Description
The “U.S. Robots” HQ has just received a rather alarming anonymous letter. It states that the agent from the competing «Robots Unlimited» has infiltrated into “U.S. Robotics”. «U.S. Robots» security service would have already started an undercover operation to establish the agent’s identity, but, fortunately, the letter describes communication channel the agent uses. He will publish articles containing stolen data to the “Solaris” almanac. Obviously, he will obfuscate the data, so “Robots Unlimited” will have to use a special descrambler (“Robots Unlimited” part number NPRx8086, specifications are kept secret). Having read the letter, the “U.S. Robots” president recalled having hired the “Robots Unlimited” ex-employee John Pupkin. President knows he can trust John, because John is still angry at being mistreated by “Robots Unlimited”. Unfortunately, he was fired just before his team has finished work on the NPRx8086 design. So, the president has assigned the task of agent’s message interception to John. At first, John felt rather embarrassed, because revealing the hidden message isn’t any easier than finding a needle in a haystack. However, after he struggled the problem for a while, he remembered that the design of NPRx8086 was still incomplete. “Robots Unlimited” fired John when he was working on a specific module, the text direction detector. Nobody else could finish that module, so the descrambler will choose the text scanning direction at random. To ensure the correct descrambling of the message by NPRx8086, agent must encode the information in such a way that the resulting secret message reads the same both forwards and backwards.

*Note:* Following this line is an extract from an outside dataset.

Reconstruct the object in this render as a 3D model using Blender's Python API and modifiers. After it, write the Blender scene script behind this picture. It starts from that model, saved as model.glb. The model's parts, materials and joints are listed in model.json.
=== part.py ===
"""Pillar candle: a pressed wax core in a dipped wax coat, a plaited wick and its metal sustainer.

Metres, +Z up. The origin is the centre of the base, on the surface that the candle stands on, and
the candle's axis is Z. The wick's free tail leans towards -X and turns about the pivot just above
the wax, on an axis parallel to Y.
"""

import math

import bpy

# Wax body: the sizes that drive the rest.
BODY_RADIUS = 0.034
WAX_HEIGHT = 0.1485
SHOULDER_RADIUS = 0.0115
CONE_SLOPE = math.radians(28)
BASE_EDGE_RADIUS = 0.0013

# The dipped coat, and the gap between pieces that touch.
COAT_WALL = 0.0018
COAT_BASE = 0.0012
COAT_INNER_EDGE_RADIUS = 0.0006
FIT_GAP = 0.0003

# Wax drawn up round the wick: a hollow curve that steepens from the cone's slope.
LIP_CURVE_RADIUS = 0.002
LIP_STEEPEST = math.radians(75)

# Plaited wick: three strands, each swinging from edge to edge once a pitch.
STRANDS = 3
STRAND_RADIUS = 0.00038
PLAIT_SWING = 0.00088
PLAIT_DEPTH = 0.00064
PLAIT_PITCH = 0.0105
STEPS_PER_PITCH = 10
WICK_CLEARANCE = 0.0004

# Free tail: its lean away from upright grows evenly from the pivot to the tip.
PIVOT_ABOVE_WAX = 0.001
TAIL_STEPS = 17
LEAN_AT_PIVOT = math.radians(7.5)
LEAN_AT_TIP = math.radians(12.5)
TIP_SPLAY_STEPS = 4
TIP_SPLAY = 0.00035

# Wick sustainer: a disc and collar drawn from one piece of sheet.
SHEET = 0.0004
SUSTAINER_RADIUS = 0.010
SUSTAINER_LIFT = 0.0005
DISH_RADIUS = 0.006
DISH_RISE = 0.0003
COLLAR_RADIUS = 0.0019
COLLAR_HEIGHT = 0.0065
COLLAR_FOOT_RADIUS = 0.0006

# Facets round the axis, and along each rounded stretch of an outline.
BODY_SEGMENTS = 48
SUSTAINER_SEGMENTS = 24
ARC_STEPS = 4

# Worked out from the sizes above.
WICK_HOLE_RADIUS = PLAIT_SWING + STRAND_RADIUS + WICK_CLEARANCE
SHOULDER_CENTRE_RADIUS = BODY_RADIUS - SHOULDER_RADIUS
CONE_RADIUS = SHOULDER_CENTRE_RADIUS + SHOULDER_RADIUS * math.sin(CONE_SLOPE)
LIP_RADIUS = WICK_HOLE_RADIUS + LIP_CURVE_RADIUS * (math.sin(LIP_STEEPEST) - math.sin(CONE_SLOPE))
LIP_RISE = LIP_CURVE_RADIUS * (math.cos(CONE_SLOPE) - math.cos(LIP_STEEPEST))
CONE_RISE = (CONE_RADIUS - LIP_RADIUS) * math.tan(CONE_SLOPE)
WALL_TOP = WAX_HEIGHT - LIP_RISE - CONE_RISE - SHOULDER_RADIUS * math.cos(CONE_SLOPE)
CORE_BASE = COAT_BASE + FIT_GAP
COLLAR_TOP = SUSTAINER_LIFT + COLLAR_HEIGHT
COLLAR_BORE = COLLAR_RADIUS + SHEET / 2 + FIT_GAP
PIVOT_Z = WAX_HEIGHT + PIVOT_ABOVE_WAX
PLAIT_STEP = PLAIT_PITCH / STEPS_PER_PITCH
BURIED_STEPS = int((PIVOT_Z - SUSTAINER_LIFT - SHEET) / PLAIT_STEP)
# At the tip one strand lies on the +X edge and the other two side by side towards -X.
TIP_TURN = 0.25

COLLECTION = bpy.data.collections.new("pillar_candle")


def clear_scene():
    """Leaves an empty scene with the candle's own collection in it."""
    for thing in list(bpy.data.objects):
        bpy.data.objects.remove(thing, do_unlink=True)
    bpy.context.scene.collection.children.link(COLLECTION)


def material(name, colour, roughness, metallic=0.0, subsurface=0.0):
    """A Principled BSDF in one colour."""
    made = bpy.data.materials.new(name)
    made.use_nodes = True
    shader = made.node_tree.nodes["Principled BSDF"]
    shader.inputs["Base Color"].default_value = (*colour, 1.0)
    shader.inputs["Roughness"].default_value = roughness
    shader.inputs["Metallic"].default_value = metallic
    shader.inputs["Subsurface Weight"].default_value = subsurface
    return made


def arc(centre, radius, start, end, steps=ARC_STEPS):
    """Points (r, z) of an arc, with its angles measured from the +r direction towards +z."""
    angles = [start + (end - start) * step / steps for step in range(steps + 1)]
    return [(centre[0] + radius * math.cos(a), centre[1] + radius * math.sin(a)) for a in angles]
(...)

In addition, it is reasonable to assume that the agent will be sending a very long message, so John has simply to find the longest message satisfying the mentioned property. Your task is to help John Pupkin by writing a program to find the secret message in the text of a given article. As NPRx8086 ignores white spaces and punctuation marks, John will remove them from the text before feeding it into the program.
Input
The input consists of a single line, which contains a string of Latin alphabet letters (no other characters will appear in the string). String length will not exceed 1000 characters.
Output
The longest substring with mentioned property. If there are several such strings you should output the first of them.
Sample Input
| input | output |
|---|---|
| |
Source
Problem Author: Eugene Krokhalev
Problem Source: IX Open Collegiate Programming Contest of the High School Pupils (13.03.2004)

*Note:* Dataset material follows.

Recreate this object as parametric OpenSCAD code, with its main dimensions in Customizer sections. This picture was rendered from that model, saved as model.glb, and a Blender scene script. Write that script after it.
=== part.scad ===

還是論文裡的題目 首先反轉,拼接原串與反轉串,然後求兩者的追償公共字首,唯一注意的是如果有多組要輸出最先出現那一組
#include <iostream>
#include <stdio.h>
#include <string.h>
#include <stack>
#include <queue>
#include <map>
#include <set>
#include <vector>
#include <math.h>
#include <bitset>
#include <algorithm>
#include <climits>
using namespace std;
#define LS 2*i
#define RS 2*i+1
#define UP(i,x,y) for(i=x;i<=y;i++)
#define DOWN(i,x,y) for(i=x;i>=y;i--)
#define MEM(a,x) memset(a,x,sizeof(a))
#define W(a) while(a)
#define gcd(a,b) __gcd(a,b)
#define LL long long
#define N 2222
#define MOD 1000000007
#define INF 0x3f3f3f3f
#define EXP 1e-8
int wa[N],wb[N],wsf[N],wv[N],sa[N];
int rank[N],height[N],s[N],a[N];
char str[N],str1[N],str2[N];
//sa:字典序中排第i位的起始位置在str中第sa[i]
//rank:就是str第i個位置的字尾是在字典序排第幾
//height:字典序排i和i-1的字尾的最長公共字首
int cmp(int *r,int a,int b,int k)
{
return r[a]==r[b]&&r[a+k]==r[b+k];
}
void getsa(int *r,int *sa,int n,int m)//n要包含末尾添加的0
{
int i,j,p,*x=wa,*y=wb,*t;
for(i=0; i<m; i++) wsf[i]=0;
for(i=0; i<n; i++) wsf[x[i]=r[i]]++;
for(i=1; i<m; i++) wsf[i]+=wsf[i-1];
for(i=n-1; i>=0; i--) sa[--wsf[x[i]]]=i;
p=1;
j=1;
for(; p<n; j*=2,m=p)
{
for(p=0,i=n-j; i<n; i++) y[p++]=i;
for(i=0; i<n; i++) if(sa[i]>=j) y[p++]=sa[i]-j;
for(i=0; i<n; i++) wv[i]=x[y[i]];
for(i=0; i<m; i++) wsf[i]=0;
for(i=0; i<n; i++) wsf[wv[i]]++;
for(i=1; i<m; i++) wsf[i]+=wsf[i-1];
for(i=n-1; i>=0; i--) sa[--wsf[wv[i]]]=y[i];
t=x;
x=y;
y=t;
x[sa[0]]=0;
for(p=1,i=1; i<n; i++)
x[sa[i]]=cmp(y,sa[i-1],sa[i],j)? p-1:p++;
}
}
void getheight(int *r,int n)//n不儲存最後的0
{
int i,j,k=0;
for(i=1; i<=n; i++) rank[sa[i]]=i;
for(i=0; i<n; i++)
{
if(k)
k--;
else
k=0;
j=sa[rank[i]-1];
while(r[i+k]==r[j+k])
k++;
height[rank[i]]=k;
}
}
int main()
{
int len,n=0,i,j,k;
W(~scanf("%s",str))
{
n = 0;
len = strlen(str);
UP(i,0,len-1)
s[n++] = str[i];
s[n++] = 200;
DOWN(i,len-1,0)
s[n++] = str[i];
s[n] = 0;
getsa(s,sa,n+1,300);
getheight(s,n);
int ans = 1,x=0;
UP(i,1,n-1)
{
int minn = min(sa[i],sa[i-1]);
int maxn = max(sa[i],sa[i-1]);
if(minn>=len || maxn<len) continue;//要分别在兩個串中
if(minn+height[i]!=n-maxn) continue;//minn+height[i]是兩者公共字首的最後一個,而這個對應的位置是在後一串的n-(n-sa[k]),也就是n-maxn位置
if(height[i]>ans)
{
ans = height[i];
x = minn;
}
else if(height[i]==ans)
{
x = min(minn,x);
}
}
for(i=x; ans--; i++)
printf("%c",str[i]);
puts("");
}
}